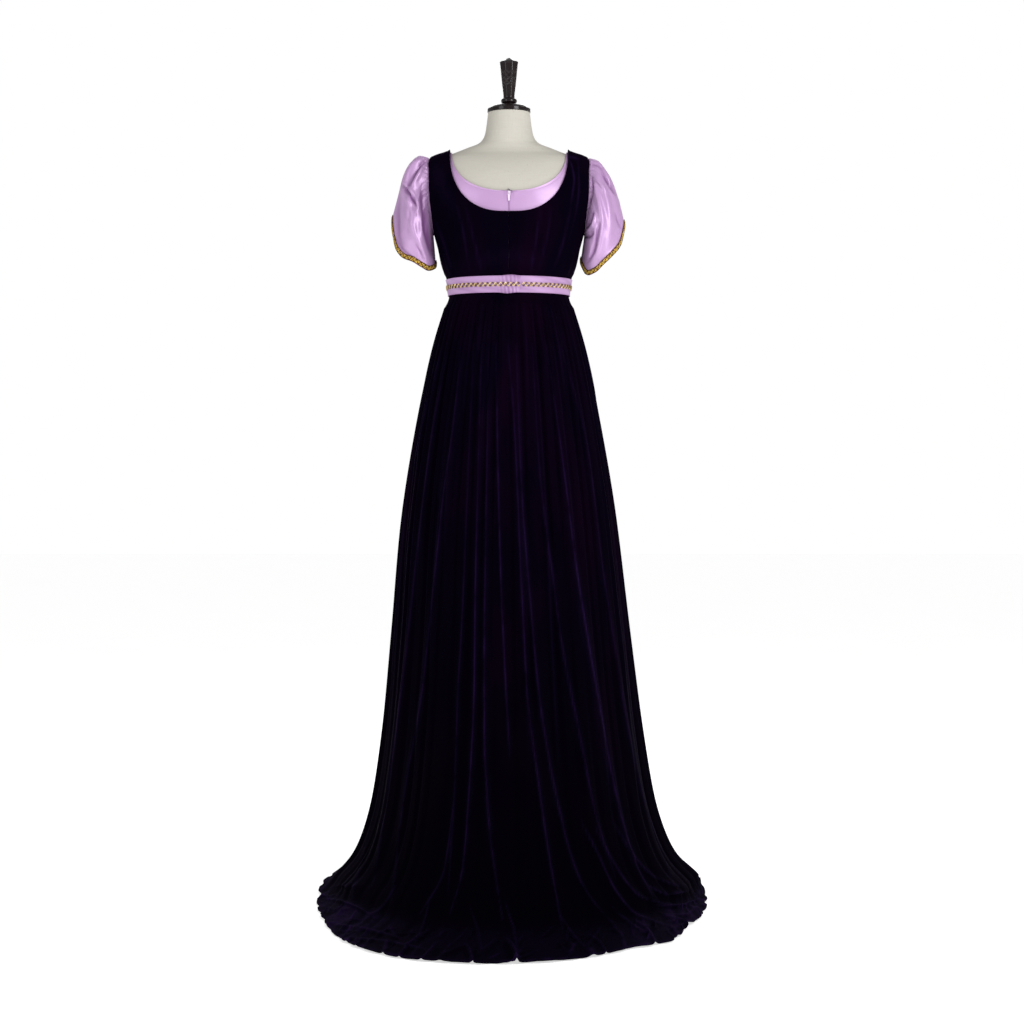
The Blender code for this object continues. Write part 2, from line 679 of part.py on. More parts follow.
def box_points(low, high):
    return [
        Vector((x, y, z))
        for z in (low[2], high[2])
        for x, y in ((low[0], low[1]), (high[0], low[1]), (high[0], high[1]), (low[0], high[1]))
    ]


BOX_FACES = ((0, 3, 2, 1), (4, 5, 6, 7), (0, 1, 5, 4), (1, 2, 6, 5), (2, 3, 7, 6), (3, 0, 4, 7))


def union(base, others):
    for other in others:
        joined = base.modifiers.new("joined", "BOOLEAN")
        joined.operation = "UNION"
        joined.object = other
        other.hide_render = True
        other.display_type = "WIRE"


def zip_pull(finish):
    """The zip's slider with its bail, and the pull tab that hangs from the bail and swings on it.

    Both are built flat, with z up the back and y out of it, and then laid on the satin at centre back.
    """
    run = run_at(SLIDER_HEIGHT)
    seat = off_body(math.pi / 2, run, SATIN_OFF + SATIN_WALL)
    out = surface_normal(body_point, math.pi / 2, run, 0.02, 0.002)
    out.x = 0
    out.normalize()
    up = Vector((1, 0, 0)).cross(out)
    place = Matrix((
        (1, out.x, up.x, 0.0), (0, out.y, up.y, seat.y), (0, out.z, up.z, seat.z), (0, 0, 0, 1),
    ))
    half_width, height, half_length = SLIDER_HALF
    base_high = SEAM_GAP + height
    bridge_low, bridge_high = base_high + BAIL_ROOM, base_high + BAIL_ROOM + BAIL_WALL
    sunk = base_high - BAIL_WALL / 2
    leg_in, leg_out = BAIL_LEG
    pieces = (
        ("zip_slider", (-half_width, SEAM_GAP, -half_length), (half_width, base_high, half_length)),
        ("bail_top", (-BAIL_HALF_WIDTH, sunk, leg_in), (BAIL_HALF_WIDTH, bridge_high, leg_out)),
        ("bail_foot", (-BAIL_HALF_WIDTH, sunk, -leg_out), (BAIL_HALF_WIDTH, bridge_high, -leg_in)),
        ("bail_bridge", (-BAIL_HALF_WIDTH, bridge_low, -0.5 * (leg_in + leg_out)),
         (BAIL_HALF_WIDTH, bridge_high, 0.5 * (leg_in + leg_out))),
    )
    made = [
        solid(name, [place @ p for p in box_points(low, high)], BOX_FACES, finish, smooth=False)
        for name, low, high in pieces
    ]
    union(made[0], made[1:])

    pivot = Vector((0, base_high + BAIL_ROOM / 2, 0))
    half_wall = PULL_WALL / 2
    # The tab hangs from its pivot at z = 0: a bar that goes through the bail, a window, and a tapered end.
    outline = [(-PULL_HALF_WIDTH, half_wall), (PULL_HALF_WIDTH, half_wall)]
    outline += [(PULL_HALF_WIDTH, -0.0060), (0.0020, -PULL_LENGTH + 0.0020), (0.0010, -PULL_LENGTH)]
    outline += [(-x, z) for x, z in outline[:1:-1]]
    window_half, window_low = 0.0014, -0.0040
    window = [
        (-window_half, -half_wall), (window_half, -half_wall), (window_half, window_low), (-window_half, window_low),
    ]
    tab = plate(outline, half_wall, "zip_pull", finish)
    hole = plate(window, 4 * half_wall, "zip_pull_window", finish)
    hole.hide_render = True
    hole.display_type = "WIRE"
    cut = tab.modifiers.new("window", "BOOLEAN")
    cut.operation = "DIFFERENCE"
    cut.object = hole
    hinge = bpy.data.objects.new("zip_hinge", None)
    bpy.context.scene.collection.objects.link(hinge)
    hinge.matrix_world = place @ Matrix.Translation(pivot)
    for piece in (tab, hole):
        piece.parent = hinge


def plate(outline, half_wall, name, finish):
    """A flat plate with that outline in x and z, centred on y = 0."""
    count = len(outline)
    points = [Vector((x, y, z)) for y in (-half_wall, half_wall) for x, z in outline]
    faces = [tuple(range(count)), tuple(range(2 * count - 1, count - 1, -1))]
    faces += [(k, (k + 1) % count, (k + 1) % count + count, k + count) for k in range(count)]
    return solid(name, points, faces, finish, smooth=False)


def main():
    for old in list(bpy.data.objects):
        bpy.data.objects.remove(old)
    satin = material("lilac_satin", (0.520, 0.270, 0.640), 0.34)
    velvet = material("purple_velvet", (0.012, 0.003, 0.030), 0.85, sheen=0.6)
    gold = material("gold_braid", (0.480, 0.270, 0.060), 0.38, metallic=0.8)
    linen = material("linen_cover", (0.610, 0.570, 0.490), 0.90)
    wood = material("dark_wood", (0.022, 0.012, 0.012), 0.30)
    metal = material("black_metal", (0.030, 0.030, 0.032), 0.45, metallic=0.6)
    nylon = material("lilac_enamel", (0.640, 0.400, 0.740), 0.30)

    dress_form(linen, wood, metal)
    bodice("dress", SATIN_NECK, SATIN_OFF, SATIN_WALL, 0.0, satin, 9, 16, 6, 0, 0.0)
    under_skirt(satin)
    sleeve(1, "left", LEFT, satin, gold)
    sleeve(-1, "right", RIGHT, satin, gold)
    zip_pull(nylon)
    bodice("gown", VELVET_NECK, VELVET_OFF, VELVET_WALL, VELVET_ARMHOLE_EASE, velvet, 11, 16, 6,
           BODICE_GATHERS, BODICE_GATHER_DEPTH)
    velvet_skirt(velvet)
    belt(satin, gold)


main()
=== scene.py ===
import math

import bpy
import numpy as np
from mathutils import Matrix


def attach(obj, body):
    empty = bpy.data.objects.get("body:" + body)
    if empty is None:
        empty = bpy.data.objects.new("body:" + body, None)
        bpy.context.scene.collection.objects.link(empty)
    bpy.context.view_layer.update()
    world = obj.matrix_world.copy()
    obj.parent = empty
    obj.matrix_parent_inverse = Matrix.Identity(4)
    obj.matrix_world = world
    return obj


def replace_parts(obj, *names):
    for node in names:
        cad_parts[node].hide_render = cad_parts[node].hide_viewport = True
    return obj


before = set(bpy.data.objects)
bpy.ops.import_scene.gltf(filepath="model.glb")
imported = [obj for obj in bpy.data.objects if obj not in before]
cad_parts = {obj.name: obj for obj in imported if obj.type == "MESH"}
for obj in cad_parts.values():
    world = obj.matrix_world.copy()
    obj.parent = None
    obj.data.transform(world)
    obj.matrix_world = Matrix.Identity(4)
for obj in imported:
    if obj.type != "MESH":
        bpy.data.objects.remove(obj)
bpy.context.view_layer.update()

# The dress form's body: papier-mache padded up to the gown's size and covered in off-white linen, with a
# straight neck. Its sections are read along its side profile, and every cloth that lies on it is placed from
# this surface.
GOWN = "gown_on_form"
FORM_EASE = 0.0015
NECK_TOP = 1.7000
FORM_BOTTOM = 0.8800
BODY_COLUMNS = ("height", "half_width", "back", "front", "square")
BODY = (
    (FORM_BOTTOM, 0.1600, 0.118, 0.100, 2.20),
    (0.9600, 0.1740, 0.128, 0.108, 2.20),
    (1.0600, 0.1630, 0.116, 0.104, 2.20),
    (1.1400, 0.1340, 0.094, 0.094, 2.10),
    (1.1950, 0.1225, 0.086, 0.090, 2.10),
    (1.2500, 0.1225, 0.090, 0.093, 2.10),
    (1.3000, 0.1280, 0.098, 0.100, 2.15),
    (1.3300, 0.1325, 0.103, 0.110, 2.20),
    (1.3650, 0.1435, 0.107, 0.128, 2.20),
    (1.3950, 0.1500, 0.110, 0.138, 2.20),
    (1.4300, 0.1600, 0.112, 0.139, 2.20),
    (1.4700, 0.1695, 0.112, 0.128, 2.20),
    (1.5100, 0.1770, 0.109, 0.110, 2.20),
    (1.5500, 0.1795, 0.099, 0.090, 2.10),
    (1.5800, 0.1785, 0.084, 0.070, 2.00),
    (1.5960, 0.1690, 0.071, 0.057, 2.00),
    (1.6080, 0.1310, 0.060, 0.048, 2.00),
    (1.6210, 0.0970, 0.054, 0.045, 2.00),
    (1.6340, 0.0660, 0.052, 0.046, 2.00),
    (1.6500, 0.0555, 0.052, 0.048, 2.00),
    (1.6750, 0.0510, 0.050, 0.048, 2.00),
    (NECK_TOP, 0.0480, 0.048, 0.048, 2.00),
)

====

-- Task objective --
Write out exactly the lines from the start of the material through the line with "6), (3, 0, 4, 7))". No other output is expected.

-- Exercise result --
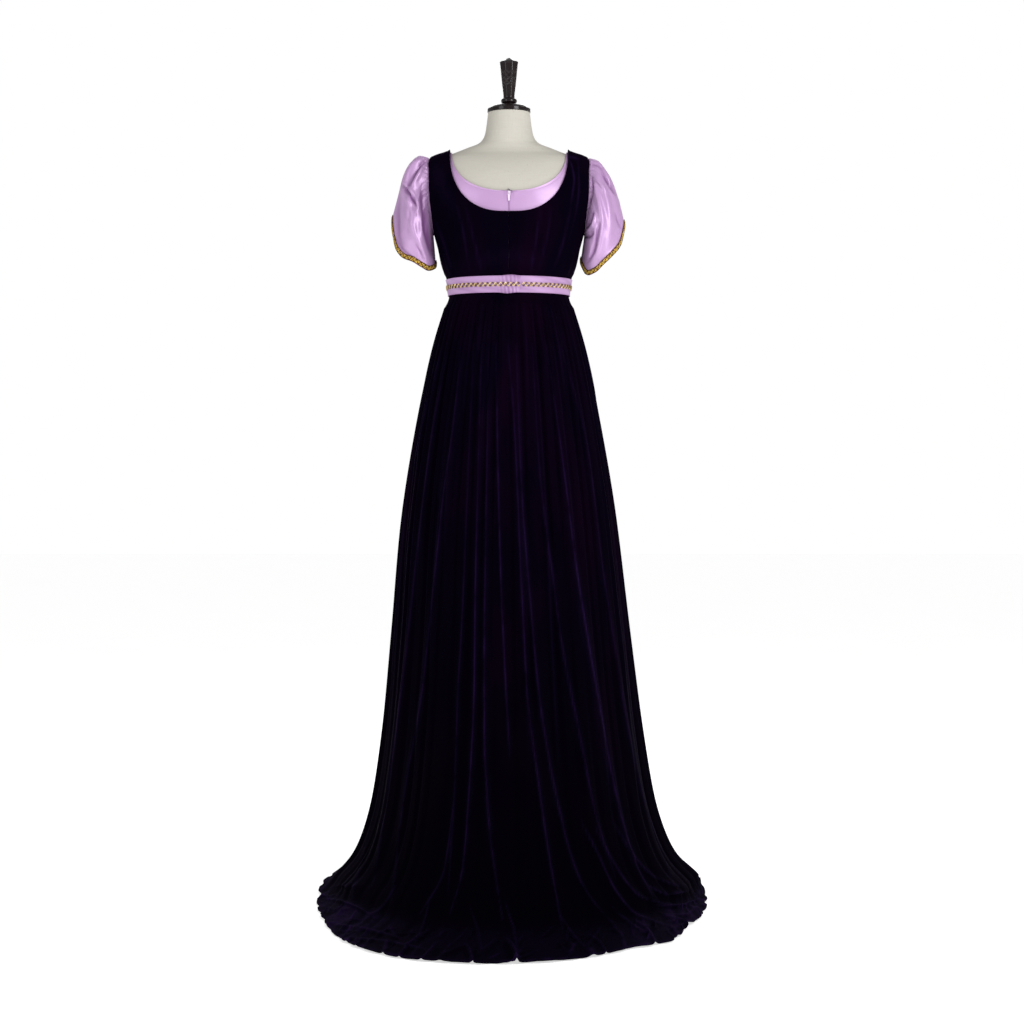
The Blender code for this object continues. Write part 2, from line 679 of part.py on. More parts follow.
def box_points(low, high):
    return [
        Vector((x, y, z))
        for z in (low[2], high[2])
        for x, y in ((low[0], low[1]), (high[0], low[1]), (high[0], high[1]), (low[0], high[1]))
    ]


BOX_FACES = ((0, 3, 2, 1), (4, 5, 6, 7), (0, 1, 5, 4), (1, 2, 6, 5), (2, 3, 7, 6), (3, 0, 4, 7))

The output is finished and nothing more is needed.